The notion of one species evolving into another has
long puzzled me. I think I understand the mechanism of natural selection, and
what I get from it is that it would take huge timespans between members of a
species and their descendants to becoming another species.
I don’t get how symbiosis between species who would be
doomed without each other could possibly have evolved. If a certain plant needs
a certain insect and that insect needs that plant, then how did the one survive
without the other while they were evolving to that point? The complexity of the world of flora and
fauna is just too great for me to accept that it came together through such a
means.
Nonetheless, it is clear that a species can evolve new
attributes that are heritable. For example, the Inuit have a digestive system
that can handle the high Omega 3 fat diet they have.

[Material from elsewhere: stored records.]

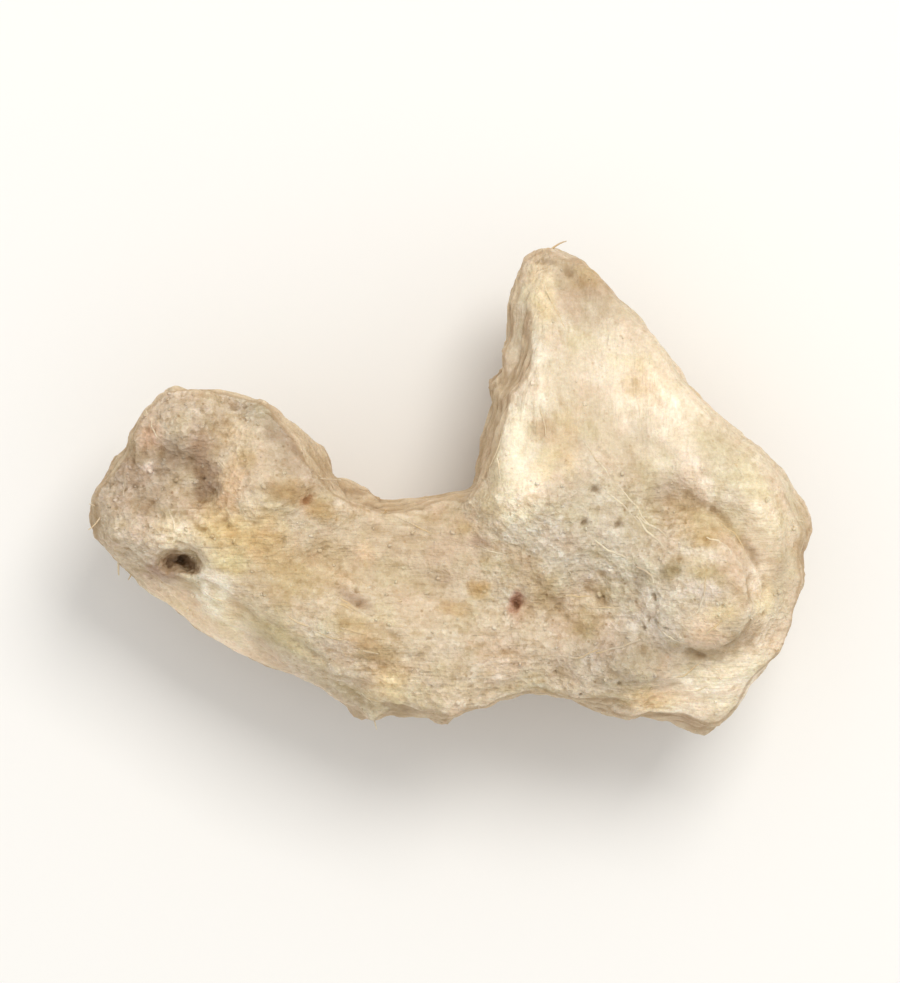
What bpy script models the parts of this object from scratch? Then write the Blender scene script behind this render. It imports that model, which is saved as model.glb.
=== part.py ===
"""A chunk of dried ginger root, cut lengthwise from a branching rhizome.

It is one natural piece. A thick stub carries a side branch at its right end. The top is the cut
face, which shrank as it dried. The sides and the underside keep the wrinkled, ringed skin, apart
from four more knife cuts: a long one on the right side, one at each lower corner, and the small
flat one that the chunk lies on.

Metres, +Z up. X runs along the stub and Y along the side branch. The origin is at the middle of the
chunk's box in X and Y, on the surface that it lies on.
"""

import math

import bmesh
import bpy
import numpy as np
from mathutils import Vector, noise

MM = 0.001
NODE = "ginger_root"

# Heights, as they are before the underside is trimmed flat.
CUT_FACE_HEIGHT = 6.1 * MM
SHOULDER_SHARE = 0.56  # height of the widest line, as a share of the cut face's height
UNDERSIDE_ROUNDING = 3.7 * MM  # how far in from the outline the belly reaches its depth
RIM_ROUNDING = 0.5 * MM
TRIM_HEIGHT = 0.8 * MM  # what the last knife cut takes off the belly

# The chunk seen from above, clockwise from the tip of the side branch, in millimetres.
OUTLINE_MM = (
    (2.65, 7.05), (3.95, 7.1), (4.95, 6.35), (6.1, 5.1), (7.7, 3.3), (8.95, 1.95), (9.95, 0.6),
    (10.25, -1.2), (9.9, -3.1), (9.1, -5.1), (7.8, -6.75), (6.2, -6.25), (4.4, -6.25),
    (2.7, -5.5), (1.1, -5.7), (-0.4, -6.3), (-2.4, -6.05), (-4.2, -5.4), (-5.9, -4.9),
    (-7.4, -4.1), (-8.5, -3.2), (-9.4, -2.4), (-10.1, -1.3), (-10.25, 0.1), (-9.5, 1.7),
    (-8.2, 2.75), (-6.5, 2.95), (-4.9, 2.1), (-3.5, 0.85), (-2.0, 0.1), (-0.7, 0.1), (0.5, 0.3),
    (1.05, 2.0), (1.6, 4.2), (2.0, 6.0),
)  # fmt: skip
OUTLINE_STEPS = 6  # points along each stretch of the outline

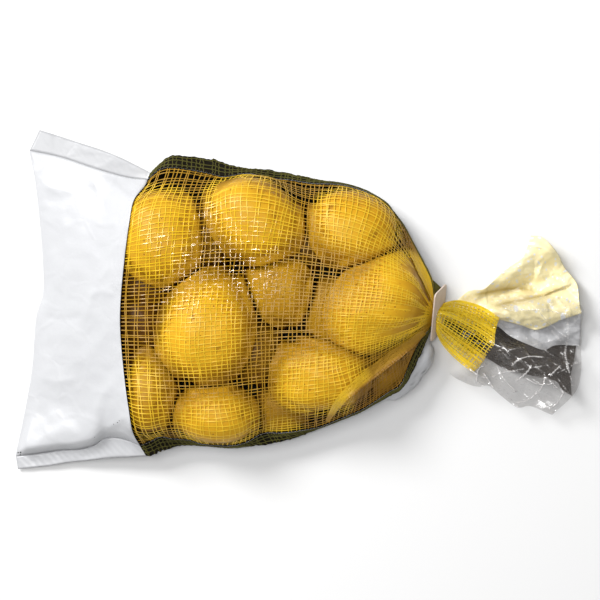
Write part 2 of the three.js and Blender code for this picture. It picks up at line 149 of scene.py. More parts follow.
LOWER_EDGE = (
    [(-219.7, -132.4, 3), (-194.6, -129.6, 4.5), (-180.5, -127.2, 6), (-163.2, -125.1, 9.5),
     (-147.4, -123.3, 12.5), (-131.7, -122.4, 15), (-119.2, -121.4, 17)],
    [(-119.2, -121.4, 17), (-115.3, -121.1, 18), (-108.3, -118.3, 19), (-92.8, -113.2, 20.5), (-85, -113.2, 21),
     (-69.6, -114, 21), (-54.1, -115.2, 21), (-38.7, -114, 21), (-23.1, -112.2, 21), (-7.7, -108.3, 21),
     (7.7, -102.9, 21.5), (15.5, -100, 22), (30.9, -93.8, 24), (46.3, -87.6, 26), (54, -83.3, 27),
     (69.4, -74.8, 28), (77.1, -70.6, 28), (81, -66.3, 28), (88.7, -52.5, 27.5), (92.6, -43.2, 27),
     (96.4, -35.4, 26.5), (98.8, -29.3, 26), (104, -19.2, 24)],
)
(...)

Certain peoples living at very high
elevations are able to absorb substantially more oxygen into their blood from
the thin air than I am. These are just a few examples of human evolution. I don’t
think though that these are natural selection at work. Each isn’t a case of
someone accidentally developing the trait and then his descendants surviving
more easily than the descendants of the folks who didn’t develop the enhancement.
I suspect that there is something in us that senses
need and triggers genetic adaptations…..some latencies that may be triggered by
experiences and environment. I can’t prove that of course, but it does seem to
me to be more plausible than natural selection.
Charles Hoy Fort answered Charles Darwin assertion of the survival of
the fittest by retorting that “weakness and stupidity survive everywhere.”